Unlike Christmas, which I can sink into as a family holiday, a secular celebration of the ones I love, I can not reconcile a secular Easter. Sure, here in the US, Easter is at least as much about candy and bunnies and such as it is about the resurrection of Christ, and there are a fair number of Pagan roots behind some of it, but somehow I have never been able to divorce the Christian understanding of the death and resurrection of their Savior from the fertility rites of spring.

There’s a lot of bad theology, along with some basic premises of Christianity, at play in my feelings. The brand of Christianity I walked away from was a bit fringe and very devoted to the idea that human beings, at their very core, are dirty, filthy, something to be denied the right to present themselves to the supposedly loving god who created them without painting themselves in the blood of another.

The cognitive dissonance that comes with marrying this idea to the idea of a loving god was what I think eventually broke through the programming and freed me up to really study the theology and religion as well as freeing my heart to actually find love.

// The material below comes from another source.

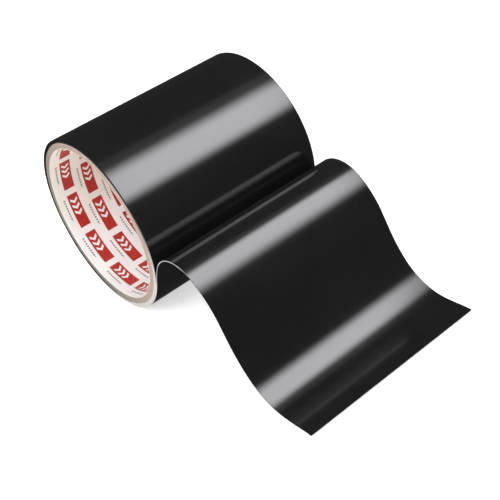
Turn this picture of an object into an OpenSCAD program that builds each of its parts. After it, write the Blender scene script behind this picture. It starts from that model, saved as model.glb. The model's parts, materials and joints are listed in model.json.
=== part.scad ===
// Short roll of wide self-adhesive film on a board core. It lies on its side with the free
// end peeled off over a hump and down on to the surface the roll lies on.
// Origin: centre of the core's bore. +Y along the bore, +X towards the free end, +Z up.

/* [Core] */
// Inside diameter of the core
bore_d = 76.2; // [70:0.1:80]
// Length of the core
core_len = 95; // [80:1:120]
// Thickness of the printed paper that lines the bore
liner_t = 0.16; // [0.1:0.02:0.3]
// Thickness of one kraft board ply
ply_t = 0.45; // [0.35:0.05:0.55]
// Thickness of the white paper that faces the core
facing_t = 0.3; // [0.2:0.05:0.4]

/* [Film] */
// Width of the film, which is slit flush with the core
film_w = 95; // [75:0.1:119]
// Thickness of the film without its adhesive
film_t = 0.22; // [0.15:0.01:0.25]
// Thickness of the adhesive coat on the film's inner face
adhesive_t = 0.08; // [0.05:0.01:0.1]
// Whole turns wound on the core
turns = 5; // [3:1:8]

/* [Lap under the peel line] */
// Angle round the roll where the wound turns hand over to the lap, from +X towards +Z
lap_start = -75; // [-85:1:-60]
// Angle round the roll where the film leaves it
peel_angle = -18; // [-22:1:-14]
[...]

I’m not going to go into details here. If you’re really interested you could visit my other blog and dig through old posts where I was processing out what I believe and what I really don’t believe. I haven’t posted over there in a long time though. Happy Spelunking!

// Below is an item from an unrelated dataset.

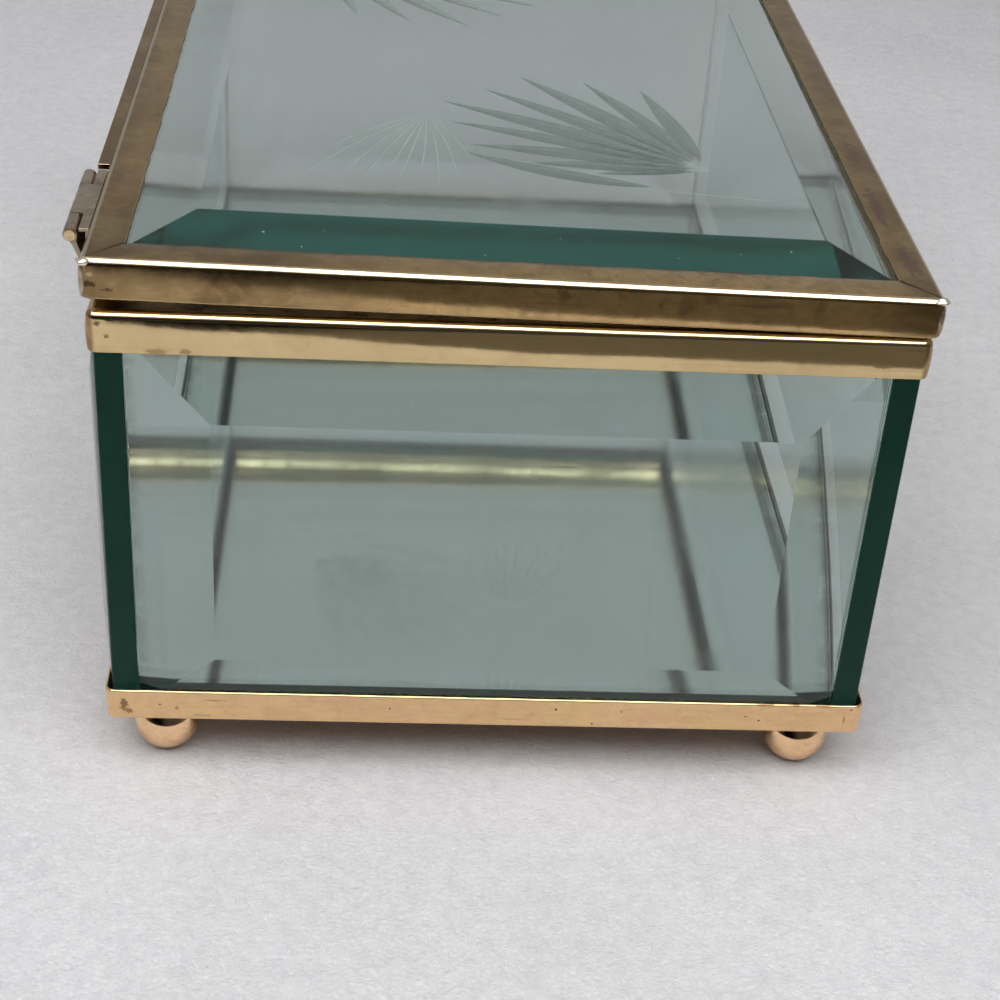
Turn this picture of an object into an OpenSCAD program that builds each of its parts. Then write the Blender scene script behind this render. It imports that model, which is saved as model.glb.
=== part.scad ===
// Bevelled-glass keepsake casket: four bevelled wall panels held between a
// rectangular base band and a top rim, a mirror floor, a framed glass lid on
// two small pin hinges along the back, and four ball feet.
// +Z is up, +X is the front (opening side), -X is the hinge side.
// The left end is -Y. The origin is on the table, under the box's middle.

/* [Case glass] */
// Width of the glass box, from front corner edge to back corner edge
glass_w = 95; // [85:0.5:110]
// Length of the glass box, from left end to right end
glass_l = 149; // [130:0.5:180]
// Height of the wall panels
wall_h = 52.4; // [45:0.2:65]
// Thickness of a wall panel at its ground edge
wall_edge = 3.2; // [3:0.1:3.5]
// Thickness of a wall panel over its flat middle
wall_full = 5.4; // [5:0.1:5.4]
// Width of the bevels along a wall panel's upright edges
bevel_side = 9.8; // [8:0.1:12]
// Width of the bevel along a wall panel's top edge
bevel_top = 10; // [9:0.1:12]
// Width of the bevel along a wall panel's bottom edge
bevel_foot = 8.8; // [8.7:0.1:12]

/* [Base] */
// Height of the base band's outside wall
band_h = 4.5; // [3.8:0.1:4.5]
// Sheet thickness of the base band
band_t = 0.3; // [0.25:0.05:0.3]
// Width of the base band's bottom flange
flange_w = 9; // [8:0.5:12]
// Thickness of the board that the walls and the mirror stand on
board_t = 1.6; // [1.6:0.1:2]
// Thickness of the mirror glass
mirror_t = 2.7; // [2.2:0.1:3.2]
// Diameter of a ball foot
foot_d = 8.5; // [7.5:0.5:9]
// Depth of the flats on the top and bottom of a ball foot
foot_cut = 0.2; // [0.1:0.05:0.3]
// Distance of a foot's middle in from the front and back glass edges
foot_in_w = 6; // [5:0.1:7]
// Distance of a foot's middle in from the end glass edges
foot_in_l = 5; // [3.6:0.1:7]

/* [Top rim] */
// Height of the top rim
rim_h = 5.1; // [4.7:0.1:5.5]
// Width of the rim's channel, outside to inside
rim_w = 5.1; // [5:0.1:6.5]
// Height of the rim's inner leg
rim_leg = 3.8; // [3.2:0.1:4.4]
// Sheet thickness of the rim
rim_t = 0.4; // [0.35:0.05:0.45]
// Depth that the wall glass stands into the rim
rim_grip = 1.9; // [1:0.1:1.9]

/* [Lid] */
// How far the lid frame stands out past the glass corner edges
lid_over = 1.15; // [1:0.05:1.4]
// Height of the lid frame
lid_h = 5.1; // [5:0.1:5.3]
// Width of the lid frame's top and bottom flanges
lid_flange = 4.8; // [4.2:0.1:5]
// Sheet thickness of the lid frame
lid_t = 0.4; // [0.35:0.05:0.45]
// Thickness of the lid glass at its ground edge
lid_edge = 3.2; // [2.8:0.1:3.2]
// Thickness of the lid glass over its flat middle
lid_full = 5.9; // [5.3:0.1:5.9]
// Width of the bevel ground round the lid glass
lid_bevel = 11.4; // [11:0.1:14]
// Slope at which the closed lid sits, hinge side high, in degrees
lid_tilt = 0.8; // [0.6:0.1:0.9]

/* [Hinges] */
// Length of a hinge
hinge_l = 17; // [14:0.5:22]
// Distance of a hinge from the glass end
hinge_in = 8.5; // [6:0.5:15]
// Distance of the pin's axis outside the lid frame
hinge_out = 2.1; // [2:0.05:2.4]
// Outside diameter of a hinge knuckle
knuckle_d = 1.7; // [1.6:0.05:1.8]
// Diameter of the hinge pin
pin_d = 0.9; // [0.8:0.05:0.95]
// Diameter of the bore in the knuckles
bore_d = 1.0; // [1:0.01:1.04]

/* [Hidden] */
$fn = 64;
hw = glass_w / 2;
hl = glass_l / 2;
// heights above the table
z_band = foot_d - 2 * foot_cut;
z_board = z_band + band_t;
z_glass = z_board + board_t;
z_walltop = z_glass + wall_h;
z_rim = z_walltop - rim_grip;
z_rimtop = z_rim + rim_h;
z_lid = z_rimtop + 0.9;
band_out = 1;
rim_out = 0.85;
silver_t = 0.1;
fit_gap = 0.1;
edge_r = 0.8;
lhw = hw + lid_over;
lhl = hl + lid_over;
// hinge axis, above the table and in the lid's own tilted frame
ax = -(lhw + hinge_out);
az = z_lid + 4.1;
axl = ax * cos(lid_tilt) - (az - z_lid) * sin(lid_tilt);
azl = ax * sin(lid_tilt) + (az - z_lid) * cos(lid_tilt);
// half of the amount by which the hinges stick out further than the front glass
shift = ((-ax + knuckle_d / 2) - (hw - wall_edge + wall_full)) / 2;

// ---- helpers ----

// rectangle with rounded corners, centred
module round_rect(w, l, r) {
    square([w - 2 * r, l], center = true);
    square([w, l - 2 * r], center = true);
    for (x = [-1, 1], y = [-1, 1])
        translate([x * (w / 2 - r), y * (l / 2 - r)]) circle(r);
}

// side outline of a block of height h, rounded at its top or bottom edges
module edge_outline(w, h, r, top) {
    translate([0, top ? (h - r) / 2 : (h + r) / 2]) square([w, h - r], center = true);
    translate([0, top ? h - r / 2 : r / 2]) square([w - 2 * r, r], center = true);
    for (x = [-1, 1]) translate([x * (w / 2 - r), top ? h - r : r]) circle(r);
}

// block with rounded corners, and rounded along its top or bottom edges
module soft_block(w, l, h, rc, re, top) {
    intersection() {
        linear_extrude(h) round_rect(w, l, rc);
        translate([0, l / 2 + 1, 0]) rotate([90, 0, 0])
            linear_extrude(l + 2) edge_outline(w, h, re, top);
        translate([-w / 2 - 1, 0, 0]) rotate([90, 0, 90])
            linear_extrude(w + 2) edge_outline(l, h, re, top);
    }
}

// section of a bevelled pane: flat at the back, bevelled at the front, with
// bevel b0 at its low end and b1 at its high end
module pane_section(w, te, tf, b0, b1) {
    polygon([[-w / 2, 0], [w / 2, 0], [w / 2, te], [w / 2 - b1, tf], [-w / 2 + b0, tf], [-w / 2, te]]);
}

// bevelled pane: width along X, height along Y, thickness along Z from its flat back;
// bs, b0 and b1 are the widths of its side, bottom and top bevels
module bevelled_pane(w, h, te, tf, bs, b0, b1) {
    intersection() {
        translate([0, h, 0]) rotate([90, 0, 0]) linear_extrude(h) pane_section(w, te, tf, bs, bs);
        translate([-w / 2, h / 2, 0]) rotate([90, 0, 90]) linear_extrude(w) pane_section(h, te, tf, b0, b1);
    }
}

// everything on the case is placed with this
module case_at() { translate([shift, 0, 0]) children(); }

// everything on the lid is drawn flat, bottom face at z = 0, and placed with this
module lid_at() { translate([shift, 0, z_lid]) rotate([0, lid_tilt, 0]) children(); }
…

Because of the way we pick the date of Easter, I often forget about it until I sign into Facebook and see a bunch of posts about it. Some years this has sent me spiraling through a bunch of not great emotional debris and internal dialog. This year seems to be less a spiral and more like a blip of “oh, hey, yeah…that was a thing” feeling. Maybe it’s the amount of introspection this year has involved.

Or maybe I’m outgrowing the trauma. And yes, I liken that theology to trauma.

Anyway, all of that to say, if you celebrate the return of spring or the return of your god, or just that it’s Sunday, I hope your celebration is fulfilling and filled with life and kindness.